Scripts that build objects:
-- start --

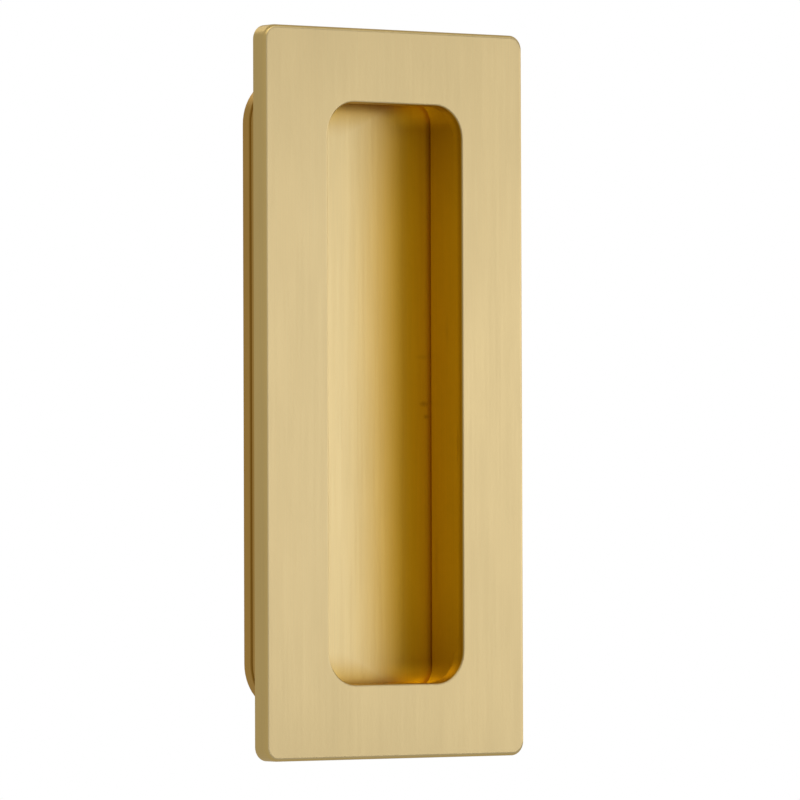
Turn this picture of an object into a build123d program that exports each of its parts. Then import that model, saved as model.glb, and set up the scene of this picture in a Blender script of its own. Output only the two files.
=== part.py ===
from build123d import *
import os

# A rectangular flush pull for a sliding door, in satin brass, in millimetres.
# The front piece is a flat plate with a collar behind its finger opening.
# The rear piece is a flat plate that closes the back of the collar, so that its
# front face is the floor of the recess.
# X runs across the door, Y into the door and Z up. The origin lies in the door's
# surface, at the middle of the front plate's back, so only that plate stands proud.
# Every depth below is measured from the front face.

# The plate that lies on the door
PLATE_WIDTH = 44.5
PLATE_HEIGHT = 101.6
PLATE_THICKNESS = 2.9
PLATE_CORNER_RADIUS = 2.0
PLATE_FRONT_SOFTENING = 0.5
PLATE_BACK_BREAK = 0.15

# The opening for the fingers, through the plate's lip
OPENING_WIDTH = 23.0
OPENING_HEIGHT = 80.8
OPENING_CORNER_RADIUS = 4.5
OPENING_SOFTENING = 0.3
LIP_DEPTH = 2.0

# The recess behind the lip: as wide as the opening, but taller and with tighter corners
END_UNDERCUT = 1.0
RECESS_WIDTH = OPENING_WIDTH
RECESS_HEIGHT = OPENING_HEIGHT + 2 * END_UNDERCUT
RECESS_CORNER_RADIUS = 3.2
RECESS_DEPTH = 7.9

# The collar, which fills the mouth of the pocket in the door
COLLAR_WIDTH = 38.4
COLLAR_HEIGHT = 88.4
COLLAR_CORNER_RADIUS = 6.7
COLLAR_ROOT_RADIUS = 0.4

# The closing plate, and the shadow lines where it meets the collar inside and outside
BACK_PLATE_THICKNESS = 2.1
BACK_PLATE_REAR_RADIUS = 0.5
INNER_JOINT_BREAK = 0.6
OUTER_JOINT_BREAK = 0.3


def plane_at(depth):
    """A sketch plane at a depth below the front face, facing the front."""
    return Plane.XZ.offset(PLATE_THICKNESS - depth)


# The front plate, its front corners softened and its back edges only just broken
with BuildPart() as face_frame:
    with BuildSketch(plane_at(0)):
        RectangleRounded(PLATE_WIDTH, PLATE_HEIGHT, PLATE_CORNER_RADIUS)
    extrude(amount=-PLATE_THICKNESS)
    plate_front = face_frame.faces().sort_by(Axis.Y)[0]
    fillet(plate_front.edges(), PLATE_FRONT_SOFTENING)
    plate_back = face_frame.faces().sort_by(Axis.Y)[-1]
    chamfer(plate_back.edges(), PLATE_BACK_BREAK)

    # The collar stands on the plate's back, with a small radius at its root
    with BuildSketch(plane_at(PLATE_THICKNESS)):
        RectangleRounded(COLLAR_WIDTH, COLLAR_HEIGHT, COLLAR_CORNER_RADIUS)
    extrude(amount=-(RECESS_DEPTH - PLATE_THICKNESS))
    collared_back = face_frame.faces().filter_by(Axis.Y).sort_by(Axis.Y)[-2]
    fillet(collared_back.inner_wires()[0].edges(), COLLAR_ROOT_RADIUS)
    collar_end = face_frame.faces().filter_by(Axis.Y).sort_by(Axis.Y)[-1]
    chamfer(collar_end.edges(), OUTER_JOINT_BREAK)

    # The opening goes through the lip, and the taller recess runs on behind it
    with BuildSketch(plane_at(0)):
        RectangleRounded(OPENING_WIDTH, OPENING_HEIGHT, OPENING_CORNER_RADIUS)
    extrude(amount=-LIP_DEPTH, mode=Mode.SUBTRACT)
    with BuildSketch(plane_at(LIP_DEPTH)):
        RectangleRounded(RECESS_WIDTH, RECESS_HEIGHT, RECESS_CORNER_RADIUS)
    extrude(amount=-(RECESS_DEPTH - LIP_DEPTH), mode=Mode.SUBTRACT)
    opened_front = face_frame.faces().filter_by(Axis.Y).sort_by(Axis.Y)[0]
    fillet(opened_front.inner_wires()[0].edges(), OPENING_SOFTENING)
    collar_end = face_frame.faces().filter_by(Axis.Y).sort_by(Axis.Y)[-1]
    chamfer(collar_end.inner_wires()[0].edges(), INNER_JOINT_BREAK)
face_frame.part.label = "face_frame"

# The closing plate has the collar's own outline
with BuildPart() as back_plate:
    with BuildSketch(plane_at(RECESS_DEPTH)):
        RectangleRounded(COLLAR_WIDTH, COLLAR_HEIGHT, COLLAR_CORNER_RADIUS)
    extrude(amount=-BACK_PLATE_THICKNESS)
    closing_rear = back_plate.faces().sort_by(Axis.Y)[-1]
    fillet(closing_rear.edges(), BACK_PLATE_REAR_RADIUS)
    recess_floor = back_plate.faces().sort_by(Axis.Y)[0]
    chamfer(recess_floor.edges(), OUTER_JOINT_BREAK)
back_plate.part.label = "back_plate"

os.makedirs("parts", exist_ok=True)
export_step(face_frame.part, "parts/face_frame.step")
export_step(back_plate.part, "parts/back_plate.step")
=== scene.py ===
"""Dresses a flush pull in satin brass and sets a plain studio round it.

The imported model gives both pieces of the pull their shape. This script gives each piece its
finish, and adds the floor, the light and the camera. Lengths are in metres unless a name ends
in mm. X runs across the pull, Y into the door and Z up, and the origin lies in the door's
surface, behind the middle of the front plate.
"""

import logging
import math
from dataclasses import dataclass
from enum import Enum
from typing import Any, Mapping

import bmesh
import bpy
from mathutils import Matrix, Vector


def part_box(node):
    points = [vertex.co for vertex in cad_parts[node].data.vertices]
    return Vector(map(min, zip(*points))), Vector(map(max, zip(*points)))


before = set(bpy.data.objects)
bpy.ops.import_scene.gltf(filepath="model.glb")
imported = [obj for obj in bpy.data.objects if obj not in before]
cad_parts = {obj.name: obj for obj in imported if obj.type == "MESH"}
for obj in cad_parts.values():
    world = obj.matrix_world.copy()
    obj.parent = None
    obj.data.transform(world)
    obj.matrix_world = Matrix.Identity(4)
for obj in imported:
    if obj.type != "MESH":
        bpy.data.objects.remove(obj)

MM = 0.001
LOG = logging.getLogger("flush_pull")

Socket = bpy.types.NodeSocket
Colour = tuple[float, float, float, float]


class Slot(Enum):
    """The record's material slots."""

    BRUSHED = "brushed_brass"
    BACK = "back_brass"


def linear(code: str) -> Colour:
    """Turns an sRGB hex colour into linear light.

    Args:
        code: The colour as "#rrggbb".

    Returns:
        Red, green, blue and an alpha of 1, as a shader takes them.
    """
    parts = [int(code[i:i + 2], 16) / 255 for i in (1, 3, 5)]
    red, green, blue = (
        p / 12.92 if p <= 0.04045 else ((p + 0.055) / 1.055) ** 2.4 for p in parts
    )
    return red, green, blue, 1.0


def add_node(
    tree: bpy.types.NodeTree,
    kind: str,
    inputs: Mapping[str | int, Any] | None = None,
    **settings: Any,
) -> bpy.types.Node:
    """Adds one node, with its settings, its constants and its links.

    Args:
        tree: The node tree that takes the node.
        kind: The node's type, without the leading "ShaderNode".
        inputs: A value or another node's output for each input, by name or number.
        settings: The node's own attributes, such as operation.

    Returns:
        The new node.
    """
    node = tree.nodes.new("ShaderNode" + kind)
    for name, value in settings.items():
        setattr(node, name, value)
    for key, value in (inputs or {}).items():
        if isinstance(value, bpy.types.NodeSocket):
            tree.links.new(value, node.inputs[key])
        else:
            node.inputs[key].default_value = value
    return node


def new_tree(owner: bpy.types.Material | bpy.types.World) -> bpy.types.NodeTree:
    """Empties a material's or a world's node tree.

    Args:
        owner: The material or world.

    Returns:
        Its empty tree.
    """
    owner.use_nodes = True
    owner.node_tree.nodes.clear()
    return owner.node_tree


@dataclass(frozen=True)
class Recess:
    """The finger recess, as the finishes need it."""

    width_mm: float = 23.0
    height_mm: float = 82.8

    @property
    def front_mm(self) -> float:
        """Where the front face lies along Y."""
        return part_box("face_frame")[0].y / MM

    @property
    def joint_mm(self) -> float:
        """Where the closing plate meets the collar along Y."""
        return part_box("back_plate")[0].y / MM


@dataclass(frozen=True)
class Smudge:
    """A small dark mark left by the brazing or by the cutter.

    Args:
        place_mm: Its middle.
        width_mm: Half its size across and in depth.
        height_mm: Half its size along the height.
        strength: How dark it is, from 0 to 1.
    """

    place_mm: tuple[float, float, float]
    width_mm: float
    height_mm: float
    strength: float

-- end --
-- start --

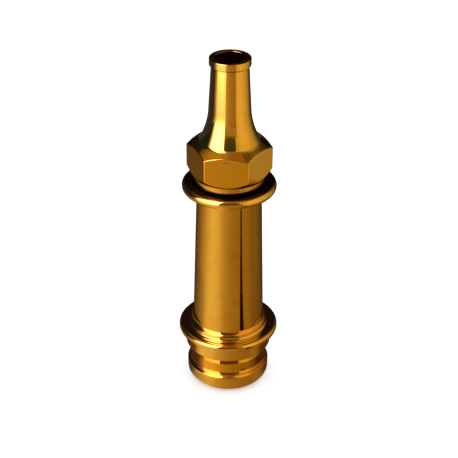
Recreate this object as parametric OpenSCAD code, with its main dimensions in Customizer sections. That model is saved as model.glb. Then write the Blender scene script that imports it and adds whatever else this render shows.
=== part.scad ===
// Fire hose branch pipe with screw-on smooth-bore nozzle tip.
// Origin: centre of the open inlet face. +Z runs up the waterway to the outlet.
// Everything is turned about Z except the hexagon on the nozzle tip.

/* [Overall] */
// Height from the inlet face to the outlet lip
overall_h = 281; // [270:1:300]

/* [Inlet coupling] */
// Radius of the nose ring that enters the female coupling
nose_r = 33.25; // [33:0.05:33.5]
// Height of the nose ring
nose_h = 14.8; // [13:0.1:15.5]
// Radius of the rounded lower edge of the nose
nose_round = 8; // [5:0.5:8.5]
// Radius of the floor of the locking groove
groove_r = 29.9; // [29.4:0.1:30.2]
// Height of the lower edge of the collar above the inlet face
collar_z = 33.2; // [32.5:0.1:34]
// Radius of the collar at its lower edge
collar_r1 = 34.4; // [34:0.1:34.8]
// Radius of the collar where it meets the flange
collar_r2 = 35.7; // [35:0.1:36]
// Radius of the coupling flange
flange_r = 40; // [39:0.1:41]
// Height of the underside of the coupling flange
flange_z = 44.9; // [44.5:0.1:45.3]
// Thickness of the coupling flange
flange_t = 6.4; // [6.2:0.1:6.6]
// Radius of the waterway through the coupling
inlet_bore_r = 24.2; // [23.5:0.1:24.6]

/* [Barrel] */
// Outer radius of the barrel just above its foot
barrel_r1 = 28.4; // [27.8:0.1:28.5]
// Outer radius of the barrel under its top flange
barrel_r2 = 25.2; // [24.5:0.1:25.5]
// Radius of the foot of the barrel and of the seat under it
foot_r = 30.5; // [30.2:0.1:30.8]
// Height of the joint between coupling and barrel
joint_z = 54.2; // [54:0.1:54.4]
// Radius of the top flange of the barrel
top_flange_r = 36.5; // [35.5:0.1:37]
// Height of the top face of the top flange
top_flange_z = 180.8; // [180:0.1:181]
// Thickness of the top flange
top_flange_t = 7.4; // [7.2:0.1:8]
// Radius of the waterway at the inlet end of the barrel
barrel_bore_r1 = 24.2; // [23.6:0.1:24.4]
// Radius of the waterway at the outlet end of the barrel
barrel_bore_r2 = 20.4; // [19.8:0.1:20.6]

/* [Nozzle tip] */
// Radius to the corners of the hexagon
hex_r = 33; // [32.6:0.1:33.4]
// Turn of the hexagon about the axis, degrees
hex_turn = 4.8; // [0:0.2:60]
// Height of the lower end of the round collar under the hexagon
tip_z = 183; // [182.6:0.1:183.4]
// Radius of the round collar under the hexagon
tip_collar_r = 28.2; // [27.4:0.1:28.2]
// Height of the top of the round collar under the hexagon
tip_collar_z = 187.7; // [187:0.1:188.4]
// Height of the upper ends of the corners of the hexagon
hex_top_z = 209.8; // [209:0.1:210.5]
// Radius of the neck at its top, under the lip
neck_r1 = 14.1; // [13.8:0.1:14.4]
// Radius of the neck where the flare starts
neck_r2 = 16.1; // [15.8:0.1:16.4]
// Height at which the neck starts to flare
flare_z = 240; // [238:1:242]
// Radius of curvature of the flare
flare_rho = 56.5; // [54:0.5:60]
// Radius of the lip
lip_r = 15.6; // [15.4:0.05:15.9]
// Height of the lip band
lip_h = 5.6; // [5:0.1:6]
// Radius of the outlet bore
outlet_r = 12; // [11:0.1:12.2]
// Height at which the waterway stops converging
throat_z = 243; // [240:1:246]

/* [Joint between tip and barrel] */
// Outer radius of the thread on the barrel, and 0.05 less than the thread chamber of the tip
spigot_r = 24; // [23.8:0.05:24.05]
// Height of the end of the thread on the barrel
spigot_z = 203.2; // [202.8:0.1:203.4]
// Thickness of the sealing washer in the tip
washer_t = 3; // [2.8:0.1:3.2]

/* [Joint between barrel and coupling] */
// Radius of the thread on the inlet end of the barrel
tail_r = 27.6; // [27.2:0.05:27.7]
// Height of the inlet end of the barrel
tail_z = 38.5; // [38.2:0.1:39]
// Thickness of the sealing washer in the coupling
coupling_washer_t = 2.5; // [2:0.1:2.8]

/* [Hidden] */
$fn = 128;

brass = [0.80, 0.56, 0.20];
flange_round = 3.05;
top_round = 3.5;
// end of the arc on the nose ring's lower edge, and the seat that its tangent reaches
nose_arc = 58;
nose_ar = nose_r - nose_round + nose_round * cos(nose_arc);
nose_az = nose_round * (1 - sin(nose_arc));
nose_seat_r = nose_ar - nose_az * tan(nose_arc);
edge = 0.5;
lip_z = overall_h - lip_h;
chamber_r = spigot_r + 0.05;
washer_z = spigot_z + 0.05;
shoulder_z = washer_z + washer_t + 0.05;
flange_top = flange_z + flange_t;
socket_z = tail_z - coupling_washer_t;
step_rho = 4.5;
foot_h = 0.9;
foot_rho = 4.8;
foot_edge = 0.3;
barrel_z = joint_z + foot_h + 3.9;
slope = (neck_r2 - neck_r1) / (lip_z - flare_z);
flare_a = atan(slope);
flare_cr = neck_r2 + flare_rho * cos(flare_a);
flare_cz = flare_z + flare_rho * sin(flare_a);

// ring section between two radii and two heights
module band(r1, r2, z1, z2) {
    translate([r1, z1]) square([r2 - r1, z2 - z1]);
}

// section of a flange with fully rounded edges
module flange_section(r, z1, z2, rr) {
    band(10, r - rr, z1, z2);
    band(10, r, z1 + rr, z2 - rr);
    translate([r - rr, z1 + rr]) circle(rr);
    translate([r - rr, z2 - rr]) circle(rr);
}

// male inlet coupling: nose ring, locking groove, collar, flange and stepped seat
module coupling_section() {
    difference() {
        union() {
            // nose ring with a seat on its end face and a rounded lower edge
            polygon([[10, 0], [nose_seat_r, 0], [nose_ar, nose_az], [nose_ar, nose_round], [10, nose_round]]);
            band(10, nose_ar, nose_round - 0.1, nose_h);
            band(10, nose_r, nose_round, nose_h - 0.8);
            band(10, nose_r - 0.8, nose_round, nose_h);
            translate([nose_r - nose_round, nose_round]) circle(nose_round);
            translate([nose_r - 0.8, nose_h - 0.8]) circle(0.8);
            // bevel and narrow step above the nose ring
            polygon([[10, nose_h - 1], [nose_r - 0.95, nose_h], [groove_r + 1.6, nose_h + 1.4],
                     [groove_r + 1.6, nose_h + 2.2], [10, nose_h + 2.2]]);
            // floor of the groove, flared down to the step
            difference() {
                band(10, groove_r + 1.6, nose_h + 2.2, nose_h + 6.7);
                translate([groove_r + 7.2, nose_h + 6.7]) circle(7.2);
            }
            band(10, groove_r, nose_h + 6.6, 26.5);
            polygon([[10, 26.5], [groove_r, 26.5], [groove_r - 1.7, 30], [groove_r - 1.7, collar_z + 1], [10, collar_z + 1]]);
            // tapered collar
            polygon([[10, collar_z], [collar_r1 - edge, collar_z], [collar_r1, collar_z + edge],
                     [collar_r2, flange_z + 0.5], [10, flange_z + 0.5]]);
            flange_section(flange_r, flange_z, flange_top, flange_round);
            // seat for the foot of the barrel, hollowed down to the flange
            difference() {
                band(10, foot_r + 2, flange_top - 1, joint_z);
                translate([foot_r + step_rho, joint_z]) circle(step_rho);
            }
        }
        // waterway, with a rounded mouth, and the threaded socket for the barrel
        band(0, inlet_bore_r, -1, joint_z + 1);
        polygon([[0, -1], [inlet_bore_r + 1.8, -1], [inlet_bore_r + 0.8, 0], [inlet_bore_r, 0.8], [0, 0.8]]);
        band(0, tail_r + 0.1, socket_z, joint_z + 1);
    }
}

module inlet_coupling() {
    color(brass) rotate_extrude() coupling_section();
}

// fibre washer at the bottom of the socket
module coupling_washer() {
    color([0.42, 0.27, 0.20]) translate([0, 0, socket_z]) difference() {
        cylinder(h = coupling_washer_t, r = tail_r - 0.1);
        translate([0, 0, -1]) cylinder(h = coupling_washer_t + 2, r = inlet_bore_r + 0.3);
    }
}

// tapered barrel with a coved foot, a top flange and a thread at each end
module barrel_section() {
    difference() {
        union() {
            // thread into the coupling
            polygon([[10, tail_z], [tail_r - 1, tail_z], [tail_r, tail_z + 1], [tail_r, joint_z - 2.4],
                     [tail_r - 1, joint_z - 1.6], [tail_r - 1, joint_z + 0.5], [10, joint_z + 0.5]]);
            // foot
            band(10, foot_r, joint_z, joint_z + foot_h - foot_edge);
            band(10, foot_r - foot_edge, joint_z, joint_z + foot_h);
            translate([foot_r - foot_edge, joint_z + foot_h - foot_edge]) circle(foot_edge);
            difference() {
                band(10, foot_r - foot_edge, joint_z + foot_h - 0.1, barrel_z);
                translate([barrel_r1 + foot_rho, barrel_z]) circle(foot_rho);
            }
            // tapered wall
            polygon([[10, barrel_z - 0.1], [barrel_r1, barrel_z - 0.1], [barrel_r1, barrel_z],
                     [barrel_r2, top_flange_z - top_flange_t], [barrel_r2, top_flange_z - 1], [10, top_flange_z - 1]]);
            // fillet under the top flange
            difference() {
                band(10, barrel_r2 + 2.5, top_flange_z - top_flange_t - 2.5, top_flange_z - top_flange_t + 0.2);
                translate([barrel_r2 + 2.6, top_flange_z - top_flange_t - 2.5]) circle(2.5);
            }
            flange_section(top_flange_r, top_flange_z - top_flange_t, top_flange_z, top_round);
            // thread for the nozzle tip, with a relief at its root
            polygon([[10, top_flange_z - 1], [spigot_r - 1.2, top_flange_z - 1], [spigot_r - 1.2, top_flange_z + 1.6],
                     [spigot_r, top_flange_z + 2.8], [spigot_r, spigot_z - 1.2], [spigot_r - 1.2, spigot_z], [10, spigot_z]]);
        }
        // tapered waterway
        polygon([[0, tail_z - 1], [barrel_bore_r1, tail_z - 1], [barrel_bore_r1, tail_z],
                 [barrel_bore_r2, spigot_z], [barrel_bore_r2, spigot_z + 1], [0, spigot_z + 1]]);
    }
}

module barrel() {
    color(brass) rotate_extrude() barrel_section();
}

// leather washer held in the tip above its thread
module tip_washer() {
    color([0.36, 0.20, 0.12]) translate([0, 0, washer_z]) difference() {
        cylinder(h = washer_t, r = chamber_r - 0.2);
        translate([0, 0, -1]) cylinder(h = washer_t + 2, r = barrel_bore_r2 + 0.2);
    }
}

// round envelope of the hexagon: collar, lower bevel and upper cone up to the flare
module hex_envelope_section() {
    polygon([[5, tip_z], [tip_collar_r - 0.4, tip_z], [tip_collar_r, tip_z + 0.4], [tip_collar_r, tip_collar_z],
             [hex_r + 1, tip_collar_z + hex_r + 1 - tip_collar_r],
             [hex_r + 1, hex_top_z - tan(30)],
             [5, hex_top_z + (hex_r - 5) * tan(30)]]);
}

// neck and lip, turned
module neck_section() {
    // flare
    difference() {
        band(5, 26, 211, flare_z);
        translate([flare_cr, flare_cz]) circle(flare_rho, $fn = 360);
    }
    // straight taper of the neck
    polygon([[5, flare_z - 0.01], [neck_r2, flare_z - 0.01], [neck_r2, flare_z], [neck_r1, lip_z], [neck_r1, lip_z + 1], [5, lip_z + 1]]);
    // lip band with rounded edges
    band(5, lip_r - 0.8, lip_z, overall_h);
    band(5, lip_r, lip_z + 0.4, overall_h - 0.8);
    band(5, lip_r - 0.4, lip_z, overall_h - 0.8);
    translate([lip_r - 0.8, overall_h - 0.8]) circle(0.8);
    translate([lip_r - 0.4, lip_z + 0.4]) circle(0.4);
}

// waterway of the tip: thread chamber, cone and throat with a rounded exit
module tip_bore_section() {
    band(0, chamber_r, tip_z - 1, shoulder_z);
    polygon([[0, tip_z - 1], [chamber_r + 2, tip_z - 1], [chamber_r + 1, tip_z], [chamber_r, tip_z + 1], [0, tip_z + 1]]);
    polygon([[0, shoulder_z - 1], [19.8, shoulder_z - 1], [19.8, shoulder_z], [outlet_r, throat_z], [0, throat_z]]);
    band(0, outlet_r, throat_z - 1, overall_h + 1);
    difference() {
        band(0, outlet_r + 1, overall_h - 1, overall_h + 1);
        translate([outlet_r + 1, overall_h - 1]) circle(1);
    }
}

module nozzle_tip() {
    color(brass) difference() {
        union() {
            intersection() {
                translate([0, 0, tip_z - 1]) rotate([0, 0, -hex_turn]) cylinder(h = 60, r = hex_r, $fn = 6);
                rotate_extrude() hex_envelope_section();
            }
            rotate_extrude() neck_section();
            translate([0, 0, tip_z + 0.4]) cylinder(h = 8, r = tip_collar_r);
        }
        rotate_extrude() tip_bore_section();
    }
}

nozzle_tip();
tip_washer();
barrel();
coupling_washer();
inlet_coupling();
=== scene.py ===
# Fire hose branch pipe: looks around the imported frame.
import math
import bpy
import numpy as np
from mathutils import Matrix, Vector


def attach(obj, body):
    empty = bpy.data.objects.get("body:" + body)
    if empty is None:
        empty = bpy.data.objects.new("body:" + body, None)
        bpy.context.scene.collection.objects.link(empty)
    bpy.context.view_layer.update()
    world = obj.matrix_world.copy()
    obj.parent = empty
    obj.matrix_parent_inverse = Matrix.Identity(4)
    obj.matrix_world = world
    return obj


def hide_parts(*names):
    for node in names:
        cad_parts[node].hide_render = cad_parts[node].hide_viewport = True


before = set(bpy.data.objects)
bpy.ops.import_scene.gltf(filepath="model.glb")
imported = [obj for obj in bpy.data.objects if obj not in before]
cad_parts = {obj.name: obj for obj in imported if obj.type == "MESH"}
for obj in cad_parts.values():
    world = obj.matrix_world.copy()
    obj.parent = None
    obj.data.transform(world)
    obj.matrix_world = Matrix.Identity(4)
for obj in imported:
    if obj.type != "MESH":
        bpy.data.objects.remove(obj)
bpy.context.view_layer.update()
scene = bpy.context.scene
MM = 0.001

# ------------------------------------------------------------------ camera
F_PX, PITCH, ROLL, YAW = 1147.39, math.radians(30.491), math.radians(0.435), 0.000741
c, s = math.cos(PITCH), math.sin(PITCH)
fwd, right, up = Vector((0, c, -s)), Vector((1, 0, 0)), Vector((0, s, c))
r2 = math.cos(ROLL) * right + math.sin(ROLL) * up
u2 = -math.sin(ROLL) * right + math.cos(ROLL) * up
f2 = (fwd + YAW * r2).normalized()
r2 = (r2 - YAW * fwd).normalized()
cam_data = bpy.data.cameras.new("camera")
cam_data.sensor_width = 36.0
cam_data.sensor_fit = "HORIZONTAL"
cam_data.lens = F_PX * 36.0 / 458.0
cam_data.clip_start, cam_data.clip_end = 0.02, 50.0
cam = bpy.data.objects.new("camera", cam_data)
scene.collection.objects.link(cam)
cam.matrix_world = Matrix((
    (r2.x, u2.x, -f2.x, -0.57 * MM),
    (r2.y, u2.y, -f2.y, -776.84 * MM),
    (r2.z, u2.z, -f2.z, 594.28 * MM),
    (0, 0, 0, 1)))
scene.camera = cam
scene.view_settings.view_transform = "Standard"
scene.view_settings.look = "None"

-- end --

Brief: Will you return exactly the lines above from the one with "translate([0, 0, tip_z +" down to the one with "cad_parts[node].hide_render = cad_parts[node].hide_viewport", counting both as part of the range?

Finished task:
            translate([0, 0, tip_z + 0.4]) cylinder(h = 8, r = tip_collar_r);
        }
        rotate_extrude() tip_bore_section();
    }
}

nozzle_tip();
tip_washer();
barrel();
coupling_washer();
inlet_coupling();
=== scene.py ===
# Fire hose branch pipe: looks around the imported frame.
import math
import bpy
import numpy as np
from mathutils import Matrix, Vector


def attach(obj, body):
    empty = bpy.data.objects.get("body:" + body)
    if empty is None:
        empty = bpy.data.objects.new("body:" + body, None)
        bpy.context.scene.collection.objects.link(empty)
    bpy.context.view_layer.update()
    world = obj.matrix_world.copy()
    obj.parent = empty
    obj.matrix_parent_inverse = Matrix.Identity(4)
    obj.matrix_world = world
    return obj


def hide_parts(*names):
    for node in names:
        cad_parts[node].hide_render = cad_parts[node].hide_viewport = True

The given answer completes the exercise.